In altre parole, gli ultimi vent’anni sono stati contraddistinti da un modello in cui la Cina produceva a basso costo e a basso prezzo, esportava negli USA, potendo crescere molto rapidamente e, al contempo, forniva alla più grande economia dell’Occidente il supporto per vivere al di sopra dalle sue possibilità.
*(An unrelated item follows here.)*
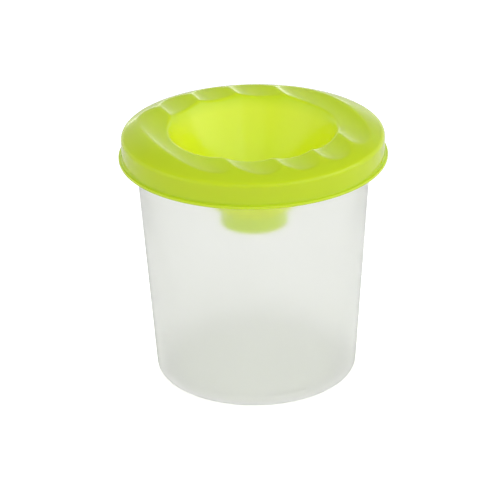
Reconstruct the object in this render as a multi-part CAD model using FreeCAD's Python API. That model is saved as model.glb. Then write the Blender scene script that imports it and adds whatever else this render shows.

Senza il volume di dollari mosso dagli scambi della Cina, senza la vera e propria “dollarizzazione” della maggiore economia emergente del pianeta e senza l’effetto di raffreddamento dell’inflazione americana, consentito dell’arrivo sul mercato interno degli Stati Uniti di prodotti cinesi a basso costo, il dollaro sarebbe stato probabilmente assai più debole e instabile, il potere d’acquisto più limitato e non sarebbero stati possibili né i rally borsisitici precedenti al 2008 né i colossali salvataggi bancari con denaro pubblico operati dalla Federal Reserve dopo quella data.

Cina e Stati Uniti, dunque, hanno conosciuto una stretta simbiosi che, oltre a generare una sorta di mutua dipendenza,  ha avuto conseguenze non banali sulla distribuzione della ricchezza all’interno dei due Paesi. In Cina il legame con gli Usa ha reso praticabile una rapidissima crescita che è servita poi ad alimentare la distribuzione della ricchezza e la spinta dei consumi, con qualche fiammata inflattiva, mentre negli Stati Uniti le relazioni cinesi hanno contribuito ad alimentare una marcata finanziarizzazione, indotta dalla liquidità facile, e lo spostamento della ricchezza dal lavoro alla finanza.
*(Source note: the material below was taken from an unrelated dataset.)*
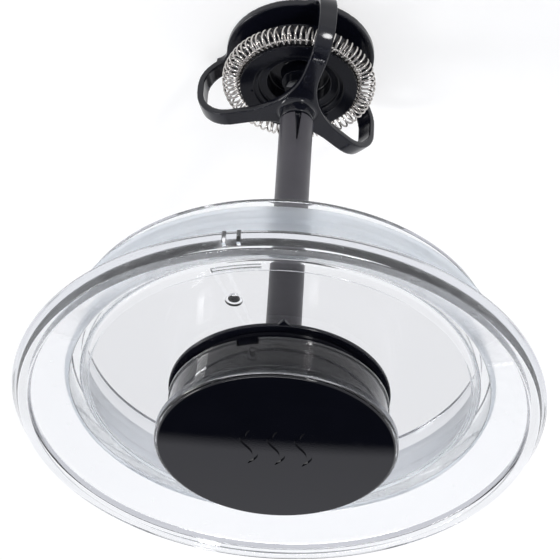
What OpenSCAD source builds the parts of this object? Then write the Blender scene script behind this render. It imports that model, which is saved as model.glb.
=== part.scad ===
// Lid, knob, shaft and magnetic whisk of a milk frother.
// It stands on the underside of the whisk cage: +Z points up to the knob,
// and the origin is the centre of the cage's underside.

/* [Overall] */
// Height from the underside of the cage to the top of the knob
total_h = 121.5; // [110:0.5:140]

/* [Lid] */
// Radius of the brim at its widest
brim_r = 59.6; // [57:0.1:64]
// Radius of the round floor inside the dished brim
floor_r = 43.2; // [40:0.1:44]
// Outer radius of the collar wall that hangs below the brim
collar_r = 47.3; // [46:0.1:49]
// Thickness of the collar wall
collar_t = 2.3; // [1.5:0.1:3]
// Thickness of the floor and brim
lid_t = 2.4; // [1.8:0.1:3]
// Depth of the lid's floor below the top of the knob
floor_drop = 16; // [14:0.5:18]
// Depth of the collar's lower edge below the top of the knob
collar_drop = 31.8; // [28:0.1:36]
// Radius of the vent hole through the floor
vent_r = 1.3; // [0.8:0.1:2]

/* [Knob] */
// Radius of the flange at the top of the knob
knob_r = 27; // [26:0.1:30]
// Radius of the neck below that flange
neck_r = 25; // [24.8:0.1:25.4]
// Radius of the ring that the knob stands on
base_r = 24.9; // [24.6:0.1:25.6]

/* [Shaft] */
// Outer radius of the hollow shaft
shaft_r = 4.1; // [3.6:0.1:5]
// Height of the shaft's lower end above the cage's underside
shaft_end_z = 24; // [23:0.1:25]

/* [Cage] */
// Radius of the bottom plate of the cage
plate_r = 18.4; // [17.4:0.1:19]
// Thickness of the bottom plate
plate_t = 1.8; // [1.4:0.1:2.2]
// Width of each strap
strap_w = 4.3; // [3:0.2:5]
// Thickness of each strap
strap_t = 1.6; // [1.2:0.1:2]
// Radius of the axle pin
axle_r = 1.5; // [1.2:0.1:2]

/* [Whisk wheel] */
// Radius of the circle that the coil spring is bent into
spring_ring_r = 16.7; // [16.6:0.1:17.2]
// Outer radius of the spring's own coils
coil_r = 2.4; // [2:0.1:2.4]
// Radius of the wheel's upper lip
lip_r = 14.5; // [14.3:0.1:14.6]

/* [Hidden] */

$fn = 96;
smooth = 180;
eps = 0.01;
far = 200;
press_gap = 0.01;
running_gap = 0.05;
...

Questo paradigma ha retto fino a quando l’impoverimento diffuso, determinato dalla fuga delle fabbriche e dalla scomparsa del lavoro entro i confini nazionali, non è stato più compensato dai benefici provenienti dai listini di Borsa schizzati alle stelle e dai mancati fallimenti bancari. In estrema sintesi, ha tenuto fino a quando la polarizzazione della ricchezza in un numero limitato di soggetti ha trasformato il resto del Paese in una base di consenso per lo slogan “America first” tanto caro a Trump.
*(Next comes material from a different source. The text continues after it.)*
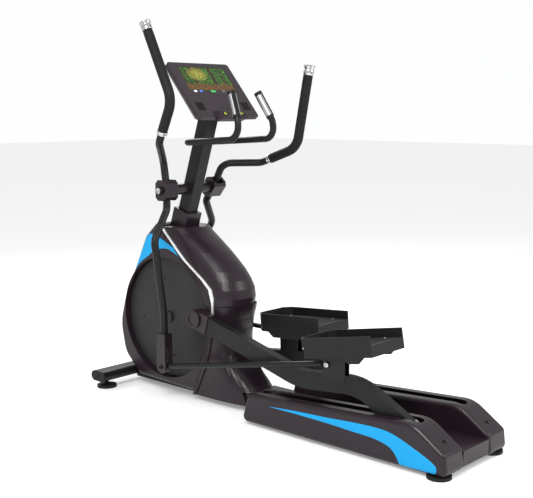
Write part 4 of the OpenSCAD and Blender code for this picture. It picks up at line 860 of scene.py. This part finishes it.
def tray_details(side, name):
    tray = on_tray(side)
    for k in range(treads):
        corner = (tread_x + k * tread_pitch - tread_wide / 2, tread_y, 0.0)
        size = (tread_wide, tread_long - tread_shorter * abs(k - treads // 2), tread_high)
        block("%s_tread_%d" % (name, k), corner, size, tray, foot_rubber, "tray_plastic",
            name + "_pedal", 0.0006)
    for u in (-1, 1):
        for v in (-1, 1):
            where = tray @ Matrix.Translation((u * tray_screw_x, v * tray_screw_y, 0.0006))
            screw("%s_tray_screw_%d_%d" % (name, u > 0, v > 0), where, 0.0048, ground_steel,
                "tray_plastic", name + "_pedal")

print("treads on each tray:", treads)

# %% [markdown]
# The last fasteners are a bright screw where the link rod meets the bracket, a screw in each
# rail cover and a button in each end cap of the front tube.

# %% Rod, rail and end cap fasteners
rod_face, end_cap_face = 0.2468, 0.3062
rail_screw_y, end_cap_y, end_cap_z = -0.990, 0.884, 0.062
button = [(0.008, -0.001), (0.008, 0.0008), (0.006, 0.0016), (0.0001, 0.0018)]

def frame_fasteners(side, name):
    bolt = joint_at[name + "_bush_turn"]
    screw(name + "_rod_screw", facing(side, (side * rod_face, bolt.y, bolt.z)), 0.0112,
        chrome, "bracket_black", name + "_arm")
    screw(name + "_rail_screw", drop(name + "_rail_cover", side * pedal_x, rail_screw_y),
        0.0062, dark_gap, "cover_gloss", "base")
    lathe(name + "_end_cap_button", button,
        facing(side, (side * end_cap_face, end_cap_y, end_cap_z)), dark_gap, "end_cap",
        "base", 24)

for side, name in side_name.items():
    drive_fasteners(side, name)
    tray_details(side, name)
    frame_fasteners(side, name)

# %% [markdown]
# The floor is a plain pale plane just under the feet. It gives a little light of its own, so
# that it meets the pale world without a dark line, and still takes a soft shadow.

# %% Floor
floor_size, floor_drop, floor_glow = 60, 0.0005, 0.24
bpy.ops.mesh.primitive_plane_add(size=floor_size, location=(0, 0, -floor_drop))
floor = bpy.context.object
floor.name = "studio_floor"
pale = finish("pale_floor", (0.80, 0.80, 0.80), (0.84, 0.84, 0.84), rough=(0.55, 0.7),
    grain_scale=200, grain_strength=0.02)
shader = pale.node_tree.nodes["Principled BSDF"]
shader.inputs["Emission Color"].default_value = (1, 1, 1, 1)
shader.inputs["Emission Strength"].default_value = floor_glow
floor.data.materials.append(pale)
print("floor:", floor_size, "m wide")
La nuova presidenza ha inteso cavalcare questa battaglia a difesa delle produzioni e dei lavoratori americani declinandola nei termini di un ruvido protezionismo, tanto accentuato da assumere i caratteri dell’autarchia che costringerebbe gli Stati Uniti a dover provvedere da soli a se stessi. Una condizione davvero complicata per un Paese che è stato storicamente importatore, che è molto indebitato e dispone di una moneta surriscaldata da anni di sovraproduzione.  La politica autosufficiente di Trump rischia di determinare una netta divaricazione fra capitalismo e mercato, plasmando uno scenario pressoché sconosciuto nell’economia contemporanea della globalizzazione e che richiama alla mente quanto accaduto negli anni Trenta del Novecento quando lo sviluppo economico nazionale si fondava in vari Paesi europei su rigide politiche protezionistiche e su sistemi monetari assai artificiali. Allora l’esito fu quello, drammatico, di un conflitto mondiale dettato dal fatto che senza mercato la formazione della ricchezza si regge sullo scontro e sulla conquista intesi come gli strumenti principali delle politiche economiche. Le democrazie sono state l’antidoto a tali rischi; ma la Cina e gli Stati Uniti sono ancora democrazie?